Of course, Shultz and her parents did have complete information about which books would be covered in the class–the school requires instructors (p. 20) to distribute a detailed syllabus on the first day of the term–and ample time to withdraw with no effect on her grade. Fourteen other courses offered at Crafton Hills fulfill the same degree requirement as English 250. The college’s online calendar shows that the Spring semester began on January 12, and the last date to drop a course with no grade penalty was January 30. Shultz apparently brought up her objections to four out of ten books covered in the class after that date, when her only options were to complete the assigned work or withdraw with a 0. (Williams)

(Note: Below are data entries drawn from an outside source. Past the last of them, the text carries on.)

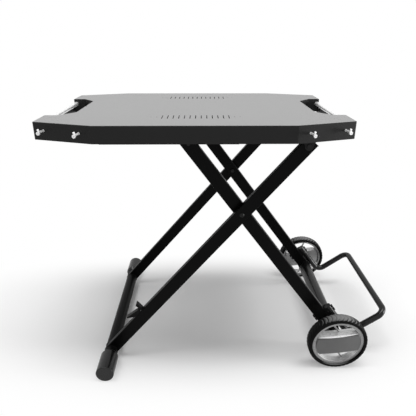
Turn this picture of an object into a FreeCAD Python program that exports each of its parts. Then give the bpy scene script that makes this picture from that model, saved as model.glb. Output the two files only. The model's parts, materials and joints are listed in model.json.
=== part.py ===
import FreeCAD, Part
import math
import os
import re
import Sketcher

# Folding outdoor oven table: a sheet-steel tray top on two crossed pairs of
# legs, with a foot tube at one end, an axle with two wheels at the other, and
# a bent stand tube beside the wheels. Millimetres, X along the table towards
# the wheels, Z up, origin on the floor under the middle of the whole outline.

Vector = FreeCAD.Vector
Rotation = FreeCAD.Rotation
Placement = FreeCAD.Placement

doc = FreeCAD.newDocument("FoldingOvenTable")

# Driving dimensions

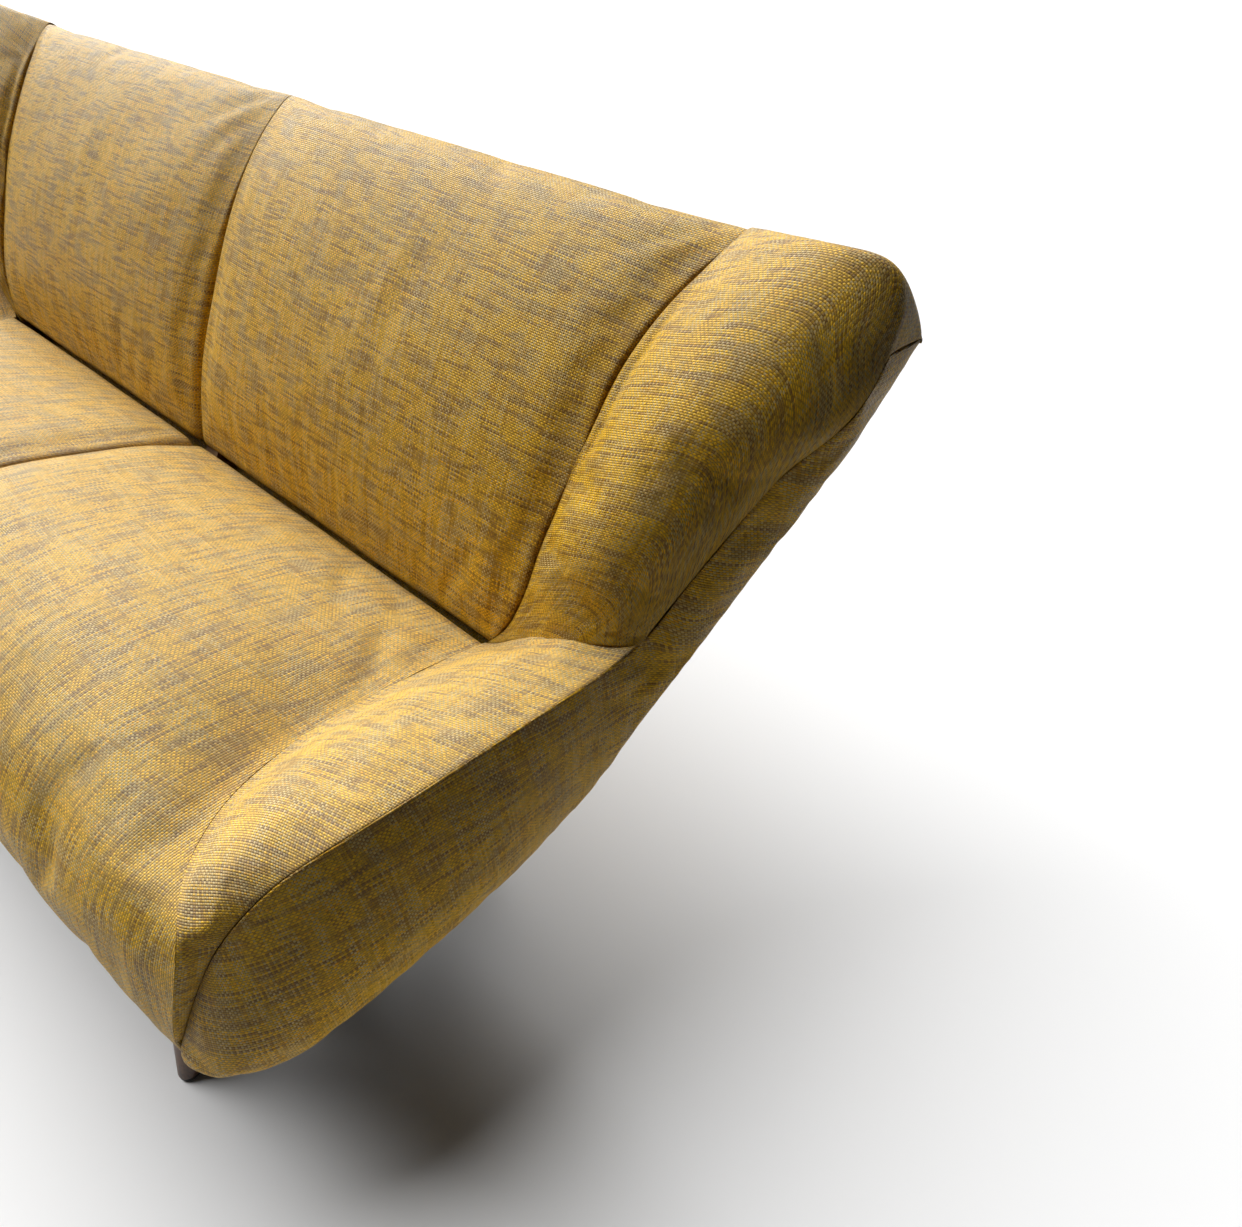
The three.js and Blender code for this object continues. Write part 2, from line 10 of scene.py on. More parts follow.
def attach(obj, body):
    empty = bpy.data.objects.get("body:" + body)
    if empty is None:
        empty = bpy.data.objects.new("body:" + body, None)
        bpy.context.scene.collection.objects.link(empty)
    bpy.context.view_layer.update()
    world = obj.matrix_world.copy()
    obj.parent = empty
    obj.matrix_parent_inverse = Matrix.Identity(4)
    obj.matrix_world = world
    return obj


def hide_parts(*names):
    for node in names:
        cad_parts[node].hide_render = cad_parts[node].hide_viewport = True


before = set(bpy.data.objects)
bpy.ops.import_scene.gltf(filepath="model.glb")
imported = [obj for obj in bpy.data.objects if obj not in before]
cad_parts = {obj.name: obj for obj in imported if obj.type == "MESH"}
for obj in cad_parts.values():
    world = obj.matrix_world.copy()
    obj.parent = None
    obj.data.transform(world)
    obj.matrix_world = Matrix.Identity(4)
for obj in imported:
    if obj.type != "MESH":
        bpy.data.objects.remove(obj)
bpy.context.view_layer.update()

# ---- Driving dimensions, in metres, in the frame of the CAD ----

MM = 0.001
GAP = 0.0005

# The outside back is a plane that starts at BACK_FOOT and leans back.
BACK_FOOT_Y, BACK_FOOT_Z = 0.060, 0.205
BACK_LEAN = 0.623
LEAN_ANGLE = math.atan(BACK_LEAN)
LEAN_COS, LEAN_SIN = math.cos(LEAN_ANGLE), math.sin(LEAN_ANGLE)
REAR_SEAM_Z = 0.740
CREST_Z = 0.793
FACE_FOOT_Z = 0.372
WING_SEAM_DEPTH = 0.060
BASE_Z = 0.2086

BACK_CROWN = 0.018
WING_CROWN = 0.034
SEAT_CROWN = 0.014
ARM_CROWN = 0.020
TOP_ROLL = 0.008  # how much the top of the back rises over its frame

PLAY = 0.3 * GAP  # half the play between two covers that press on each other
SLIT_PLAY, SLIT_GAPE = 0.0002, 0.0007  # half the play along the slit, and what its open mouths add
CREST_SLIT_X = 0.775  # where the slit crosses the crest
SLIT_SPREAD = 0.006  # how far the slit moves out on its way to the rear seam
VALLEY_SOFTNESS = 0.022  # how widely two covers that meet in a valley are rounded

# Lines that the covers are sewn to, on the right half, in millimetres.
FACE_CURVE = [(98, 372), (112, 476), (242, 724), (380, 793)]
SLIT = [(372, 652), (399, 674), (440, 692), (520, 704), (620, 718), (700, 727), (750, 748), (793, 775)]
WING_SEAM = [(471, 850), (550, 880), (615, 906), (706, 946), (761, 959), (793, 966)]
REAR_CORNER = [(201, 799), (320, 842), (469, 889), (598, 927), (674, 950), (742, 963)]
VALLEY = [
    (657, 94, 380), (649, 30, 389), (638, -60, 394), (637, -140, 399), (655, -222, 405), (695, -288, 407),
    (735, -324, 396), (747, -345, 360), (743, -366, 300), (737, -376, 250), (733, -374, 208.6),
]
SEAT_SPLIT = [
    (0, 96, 380), (0, 30, 407), (0, -55, 432), (0, -140, 455), (0, -225, 464), (0, -300, 452),
    (0, -352, 420), (0, -380, 370), (0, -388, 310), (0, -386, 250), (0, -376, 208.6),
]
ARM_SEAM = [
    (850, 159, 471), (838, 100, 449), (828, 20, 446), (815, -75, 442),
    (798, -185, 436), (781, -252, 420), (767, -300, 385), (757, -328, 346), (749, -350, 303),
    (742, -369, 262),
]
ARM_TIP = 0.88  # the share of the valley that the arm's top follows
BASE_EDGE = [
    (748, -373), (762, -366), (778, -354), (793, -336), (804, -312),
    (811, -275), (815, -200), (815, -100), (806, 20),
]


# ---- Curves ----


class Spline:
    """A smooth curve through points given in millimetres, read with t from 0 to 1."""

    def __init__(self, rows):
        p = np.array(rows, float) * MM
        n = len(p)
        system, right = np.eye(n), np.zeros_like(p)
        for i in range(1, n - 1):
            system[i, i - 1 : i + 2] = 1, 4, 1
            right[i] = 6 * (p[i - 1] - 2 * p[i] + p[i + 1])
        self.p, self.bend = p, np.linalg.solve(system, right)

    def __call__(self, t):
        s = np.clip(np.asarray(t, float), 0, 1) * (len(self.p) - 1)
        i = np.minimum(s.astype(int), len(self.p) - 2)
        b = (s - i)[..., None]
        a = 1 - b
        straight = a * self.p[i] + b * self.p[i + 1]
        return straight + ((a**3 - a) * self.bend[i] + (b**3 - b) * self.bend[i + 1]) / 6


def smooth_table(rows):
    """A smooth reading of a table of (input, output) rows in millimetres."""
    at, out = np.array(rows, float).T * MM
    slope = np.gradient(out, at)

    def read(z):
        z = np.asarray(z, float)
        i = np.clip(np.searchsorted(at, z) - 1, 0, len(at) - 2)
        h = at[i + 1] - at[i]
        t = np.clip((z - at[i]) / h, 0, 1)
        a, b = (1 - t) ** 2, t**2
        from_below = a * ((1 + 2 * t) * out[i] + t * h * slope[i])
        from_above = b * ((3 - 2 * t) * out[i + 1] - (1 - t) * h * slope[i + 1])
        return from_below + from_above

    return read


def bezier(points, t):
    """A cubic curve through the first and last of four points."""
    a, b, c, d = (np.asarray(p, float) for p in points)
    t = np.asarray(t, float)[..., None]
    return (1 - t) ** 3 * a + 3 * (1 - t) ** 2 * t * b + 3 * (1 - t) * t**2 * c + t**3 * d


def lerp(a, b, t):
    return a + (b - a) * t


def smoothstep(x, low, high):
    t = np.clip((x - low) / (high - low), 0, 1)
    return t * t * (3 - 2 * t)


def bump(x, centre, half):
    """1 at the centre, falling smoothly to nothing at half a width on each side."""
    t = np.clip(np.abs(x - centre) / half, 0, 1)
    return (1 - t * t) ** 2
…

So, what about this, what is the point? Well, the point is that Shultz demonstrated a poor ability to argue. If she wanted to convince me or anyone (truly) that those graphic novels in the course were “pornography” or “trash” she should have perhaps made a more informed, nuance, and critically thought out approach. So, I want my students to do something better. I want them to make better arguments. So, this is where I make my move.

I want to have my students approach this and make an argument for/against the inclusion of graphic novels in the classroom. Are they pornography or trash? Are they literature? I want to let them make a case and argue it in an “informed, nuance, and critically thought out” manner.

To this end I am attempting to build up a potential “reading” list of sorts to help guide students to a wide selection of graphic novels, with synopsis and disclaimers, to help them engage with the material with guidance.

My attempt is to implement this in a composition 2 classroom in order to facilitate real, critical and argumentative debate on the topic.

Works Cited

Williams, Maren. “College Student Wants Four Graphic Novels ‘Eradicated from the System.”

CBLDF.org. Comic Book League Defense Fund. 13 June 2015. Web. 30 June 2015.